In short, Disney’s Pinocchio is an “odd blend of its European origin and American elements”. And black-and-white morality, to come back to our original point, is one of its most “American”, and less “European” elements.


It was, after all, 1940: the U.S. were oiling a propaganda machine that would ultimately help to destroy “evil” in Europe – a machine to which Disney himself would give a tremendous contribution during World War II. Carlo Collodi, on the other hand, was a Florentine journalist who had served as a volunteer with the Tuscan army during Italy’s Risorgimento. His Pinocchio might be a work of "homiletic Victorian values," as Robin Allan says, but it belonged to a deeply different world.

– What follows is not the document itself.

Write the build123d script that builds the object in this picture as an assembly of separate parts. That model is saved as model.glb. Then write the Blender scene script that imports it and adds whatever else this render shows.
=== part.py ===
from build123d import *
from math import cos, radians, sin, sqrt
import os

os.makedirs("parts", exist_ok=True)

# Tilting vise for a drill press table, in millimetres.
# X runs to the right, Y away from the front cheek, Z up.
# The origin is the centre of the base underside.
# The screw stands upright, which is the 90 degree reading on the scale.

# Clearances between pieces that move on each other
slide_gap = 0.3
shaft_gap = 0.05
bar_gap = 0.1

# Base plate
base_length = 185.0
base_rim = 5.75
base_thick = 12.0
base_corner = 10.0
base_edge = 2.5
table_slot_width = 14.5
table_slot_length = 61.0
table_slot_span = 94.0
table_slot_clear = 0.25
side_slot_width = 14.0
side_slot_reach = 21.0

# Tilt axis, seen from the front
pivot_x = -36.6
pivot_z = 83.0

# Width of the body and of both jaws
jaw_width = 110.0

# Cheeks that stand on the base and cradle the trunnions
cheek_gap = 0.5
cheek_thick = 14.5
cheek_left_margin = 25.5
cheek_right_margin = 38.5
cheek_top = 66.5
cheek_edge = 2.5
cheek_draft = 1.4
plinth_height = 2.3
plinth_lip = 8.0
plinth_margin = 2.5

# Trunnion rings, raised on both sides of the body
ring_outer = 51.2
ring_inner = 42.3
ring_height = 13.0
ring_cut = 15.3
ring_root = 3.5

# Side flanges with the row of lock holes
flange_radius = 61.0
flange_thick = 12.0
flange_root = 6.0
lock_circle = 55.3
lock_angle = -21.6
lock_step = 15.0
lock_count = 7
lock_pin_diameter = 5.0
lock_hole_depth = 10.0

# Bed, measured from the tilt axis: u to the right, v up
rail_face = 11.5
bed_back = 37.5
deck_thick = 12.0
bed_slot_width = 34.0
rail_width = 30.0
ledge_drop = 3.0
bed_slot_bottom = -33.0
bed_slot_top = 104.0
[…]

It is curious to note that even the most vitriolic American critics of Roberto Benigni’s Pinocchio concede that the Italian actor caught Collodi’s spirit better than Disney. Film critic Phil Villarreal, for example, considers Benigni’s work a “monstrosity” and “a failure on all levels”. But he adds:



If there’s any redeeming quality, it’s that the script sticks close to the Carlo Collodi novel. This story isn’t as kid-friendly as the Disney animated classic. This time, Pinocchio isn’t so receptive to the advice of his cricket pal – the puppet attempts to bash the insect with a mallet. Multiple arrests and a prison sentence are also in store for the wily puppet. Woodcutter Gepetto [sic!], also shows the touch of a dark side. He speaks of ringing Pinocchio’s neck when he’s disobedient.

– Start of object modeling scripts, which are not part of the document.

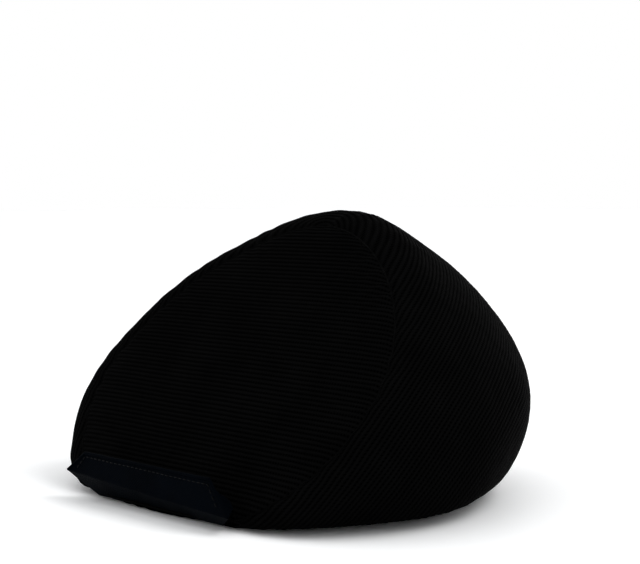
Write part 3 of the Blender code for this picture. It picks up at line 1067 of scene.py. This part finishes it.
def make_world():
    """Even light from all sides, in front of a white background."""
    world = bpy.data.worlds.new("studio")
    bpy.context.scene.world = world
    world.use_nodes = True
    tree = world.node_tree
    tree.nodes.clear()
    output = tree.nodes.new("ShaderNodeOutputWorld")
    shown = tree.nodes.new("ShaderNodeBackground")
    shown.inputs["Color"].default_value = (1.0, 1.0, 1.0, 1.0)
    shown.inputs["Strength"].default_value = 1.0
    lighting = tree.nodes.new("ShaderNodeBackground")
    lighting.inputs["Color"].default_value = SKY_COLOUR
    lighting.inputs["Strength"].default_value = SKY_STRENGTH
    mix = tree.nodes.new("ShaderNodeMixShader")
    tree.links.new(background_ray(tree), mix.inputs[0])
    tree.links.new(lighting.outputs[0], mix.inputs[1])
    tree.links.new(shown.outputs[0], mix.inputs[2])
    tree.links.new(mix.outputs[0], output.inputs["Surface"])


def make_stage():
    """The floor, the background and the lamp."""
    signs = ((-1, -1), (1, -1), (1, 1), (-1, 1))
    corners = [(x * FLOOR_REACH, y * FLOOR_REACH, 0.0) for x, y in signs]
    floor = make_object("stage_floor", corners, [(0, 1, 2, 3)], floor_material())
    bpy.context.scene.view_settings.view_transform = "Standard"
    make_world()
    make_light()


make_camera()
make_stage()
knit = knit_material()
base_cloth = weave_material("base_cloth", BASE_SHADES, BASE_ROUGHNESS, BASE_SPECULAR, BASE_RELIEF)
# The ledge cloth, also used on the piping, carries the painted blue screen glow in its shades
ledge_cloth = weave_material("ledge_cloth", LEDGE_SHADES_SCREEN_GLOW, LEDGE_ROUGHNESS, LEDGE_SPECULAR, LEDGE_RELIEF)

back = make_back(knit)
face = make_face(knit)
base = make_base(base_cloth)
ledge = make_ledge(ledge_cloth)

thread = thread_material()
face_seam, base_seam = make_seams(base_cloth)
piping, ledge_stitches = make_ledge_trim(thread, ledge_cloth)

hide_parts("back_panel", "bead_bag")
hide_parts("face_panel")
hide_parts("base_panel")
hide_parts("ledge_cover", "ledge_core")
SLOTS = (
    (back, "knit_cover"),
    (face, "knit_cover"),
    (base, "base_cloth"),
    (ledge, "ledge_cloth"),
    (face_seam, "knit_cover"),
    (base_seam, "base_cloth"),
    (piping, "ledge_cloth"),
    (ledge_stitches, "ledge_cloth"),
)
for piece, slot in SLOTS:
    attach(piece, "root")
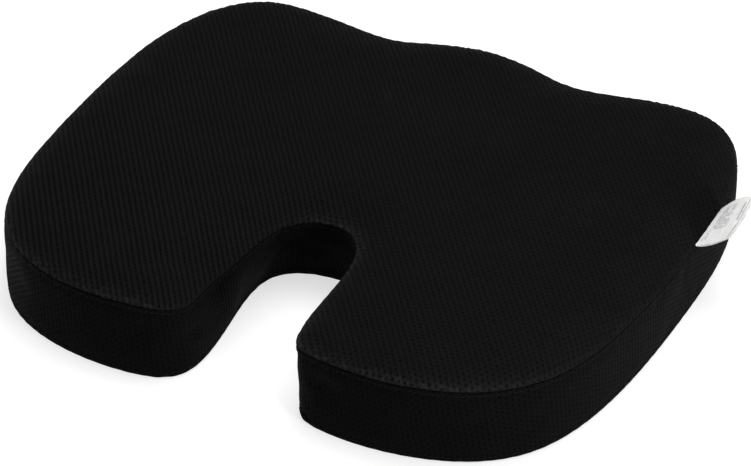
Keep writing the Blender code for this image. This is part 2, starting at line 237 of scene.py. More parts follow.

Perhaps it’s not just black-and-white morality that makes the American and Italian versions of Pinocchio so different. It’s also a matter of different perceptions of the underworld in which children and adolescents live: a dark and frightening world that the American media persistently depict in happy, bright colors.


Measured against this ampler background, Rambaldi’s intention to follow Benigni’s “Italian” approach rather than Disney’s “American” one, promises to give new, controversial life to Collodi’s complex, and immortal fairy-tale.